My favorite thing about the game is the setting. It reminded me of Dead Space and other horror games where the setting is so well-realized that it feels like a character. You'll go back and forth across the oil rig, watching it slowly be destroyed over the course of the game. You'll learn which crew-member-monsters are terrorizing which areas. And you'll be rooting (hopefully!) for your crew buddies to make it, and be sad (and experience serious dread as another one bites the dust) when they don't. The setting is oppressive, the kind of place where you're waiting for the next bad thing to happen.
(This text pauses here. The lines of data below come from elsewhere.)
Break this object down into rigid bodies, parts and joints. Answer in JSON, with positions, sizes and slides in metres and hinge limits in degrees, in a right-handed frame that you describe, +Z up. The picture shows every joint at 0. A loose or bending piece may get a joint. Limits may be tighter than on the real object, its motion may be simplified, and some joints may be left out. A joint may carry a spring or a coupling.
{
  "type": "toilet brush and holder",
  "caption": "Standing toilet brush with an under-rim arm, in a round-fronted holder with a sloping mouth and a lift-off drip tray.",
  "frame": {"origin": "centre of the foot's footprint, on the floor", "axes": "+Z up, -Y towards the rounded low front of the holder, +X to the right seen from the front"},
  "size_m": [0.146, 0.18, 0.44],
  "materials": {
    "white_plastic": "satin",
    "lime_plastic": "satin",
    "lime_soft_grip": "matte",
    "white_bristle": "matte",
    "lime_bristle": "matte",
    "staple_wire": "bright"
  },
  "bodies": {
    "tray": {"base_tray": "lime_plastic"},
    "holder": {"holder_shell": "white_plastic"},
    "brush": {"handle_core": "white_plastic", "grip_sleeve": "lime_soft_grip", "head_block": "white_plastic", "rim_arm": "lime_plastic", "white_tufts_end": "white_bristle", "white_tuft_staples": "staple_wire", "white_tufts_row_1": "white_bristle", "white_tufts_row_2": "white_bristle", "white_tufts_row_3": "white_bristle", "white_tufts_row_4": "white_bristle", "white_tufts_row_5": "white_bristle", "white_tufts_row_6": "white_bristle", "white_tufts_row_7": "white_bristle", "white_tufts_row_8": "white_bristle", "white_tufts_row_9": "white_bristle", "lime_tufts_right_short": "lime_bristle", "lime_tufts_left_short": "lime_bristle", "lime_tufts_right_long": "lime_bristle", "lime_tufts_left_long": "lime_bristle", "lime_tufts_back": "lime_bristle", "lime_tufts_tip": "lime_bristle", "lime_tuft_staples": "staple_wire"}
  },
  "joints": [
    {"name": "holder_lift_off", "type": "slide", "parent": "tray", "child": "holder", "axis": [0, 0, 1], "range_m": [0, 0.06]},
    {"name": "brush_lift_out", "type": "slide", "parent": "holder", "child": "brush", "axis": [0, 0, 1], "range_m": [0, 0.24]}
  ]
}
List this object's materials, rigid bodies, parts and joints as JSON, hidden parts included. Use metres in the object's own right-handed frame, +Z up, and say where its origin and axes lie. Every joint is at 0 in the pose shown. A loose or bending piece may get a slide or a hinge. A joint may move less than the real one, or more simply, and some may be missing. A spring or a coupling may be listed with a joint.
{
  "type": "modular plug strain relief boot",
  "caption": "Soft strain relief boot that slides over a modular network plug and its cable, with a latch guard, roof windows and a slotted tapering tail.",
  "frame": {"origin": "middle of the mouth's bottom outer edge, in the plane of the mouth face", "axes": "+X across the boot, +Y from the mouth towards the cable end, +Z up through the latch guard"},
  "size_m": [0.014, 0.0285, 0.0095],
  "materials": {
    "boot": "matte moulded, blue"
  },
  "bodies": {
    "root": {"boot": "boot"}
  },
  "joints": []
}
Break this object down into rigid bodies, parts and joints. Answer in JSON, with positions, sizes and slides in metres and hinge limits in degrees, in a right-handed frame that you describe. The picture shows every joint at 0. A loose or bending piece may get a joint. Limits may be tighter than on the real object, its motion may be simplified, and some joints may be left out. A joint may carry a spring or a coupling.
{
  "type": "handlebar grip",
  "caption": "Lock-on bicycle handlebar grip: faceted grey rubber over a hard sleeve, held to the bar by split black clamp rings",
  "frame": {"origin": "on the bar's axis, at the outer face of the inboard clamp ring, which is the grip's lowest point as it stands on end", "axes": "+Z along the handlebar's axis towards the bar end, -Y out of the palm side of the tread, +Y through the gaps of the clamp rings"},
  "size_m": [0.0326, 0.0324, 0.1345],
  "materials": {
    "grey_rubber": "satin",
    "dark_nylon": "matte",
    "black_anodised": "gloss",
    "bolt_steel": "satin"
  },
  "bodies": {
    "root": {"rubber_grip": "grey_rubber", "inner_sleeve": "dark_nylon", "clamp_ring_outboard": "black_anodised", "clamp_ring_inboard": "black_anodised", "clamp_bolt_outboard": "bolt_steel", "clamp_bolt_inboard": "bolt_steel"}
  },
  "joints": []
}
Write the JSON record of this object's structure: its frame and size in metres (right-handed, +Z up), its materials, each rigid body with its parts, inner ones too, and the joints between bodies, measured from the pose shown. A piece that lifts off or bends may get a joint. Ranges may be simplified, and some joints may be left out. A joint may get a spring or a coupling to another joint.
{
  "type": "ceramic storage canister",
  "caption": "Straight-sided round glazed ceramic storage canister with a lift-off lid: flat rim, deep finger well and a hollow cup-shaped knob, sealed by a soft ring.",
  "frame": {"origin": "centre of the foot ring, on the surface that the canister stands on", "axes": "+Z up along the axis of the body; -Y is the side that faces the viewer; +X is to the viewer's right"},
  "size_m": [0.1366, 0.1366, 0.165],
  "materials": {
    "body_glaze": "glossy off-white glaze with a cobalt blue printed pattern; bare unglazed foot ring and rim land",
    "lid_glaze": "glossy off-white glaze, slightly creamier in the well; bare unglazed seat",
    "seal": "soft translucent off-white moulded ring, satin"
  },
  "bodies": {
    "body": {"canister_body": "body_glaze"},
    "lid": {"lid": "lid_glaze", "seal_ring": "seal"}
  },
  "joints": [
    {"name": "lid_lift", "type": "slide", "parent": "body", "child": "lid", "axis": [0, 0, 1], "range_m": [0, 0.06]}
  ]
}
The weather is stormy, the waves roll beneath the rig, and as it gets progressively destroyed, paths you once took are obstructed and you have to take new ones.
It's also incredibly authentic due to the wonderful voice acting by the Scottish cast. Turn on subtitles because, unless you are Scottish, you won't understand a chunk of the dialogue. Interestingly, the subtitles "translate" what they are saying into American English. This was strange because I am used to having subtitles on American English media, where I can just read along with what they are saying, and on foreign media, where I don't understand any of what they are saying and I have to read instead. I can't recall the last time I understood like 80% of what was said and relied on subtitles for the other 20%, and where the subtitles didn't write the words they said, but rather translated them into American English.
Gameplay-wise, it's straightforward. I've seen this described as both a survival horror game and a walking simulator, but I don't think it's either. By my definition, it's not survival horror because there are no resources to manage. There is no combat, you have no health, no inventory. There is some light stealth. Yes, you are "surviving," but this doesn't require much special effort on the player's part. And it's not a walking simulator because it's very action-heavy. Walking simulators, to me, are associated with a much slower pace. I'm calling it a linear horror game. You will constantly progress forward. You won't get stuck, you won't get lost, and you'll rarely die. For some, this may make it a bit boring, but we were engaged.
Overall, I really enjoyed this. It's a good one to swap the controller back and forth with a friend. Solid story, solid (if simple) gameplay, and thoroughly impressive setting. It kept us on the edge of the couch the whole time.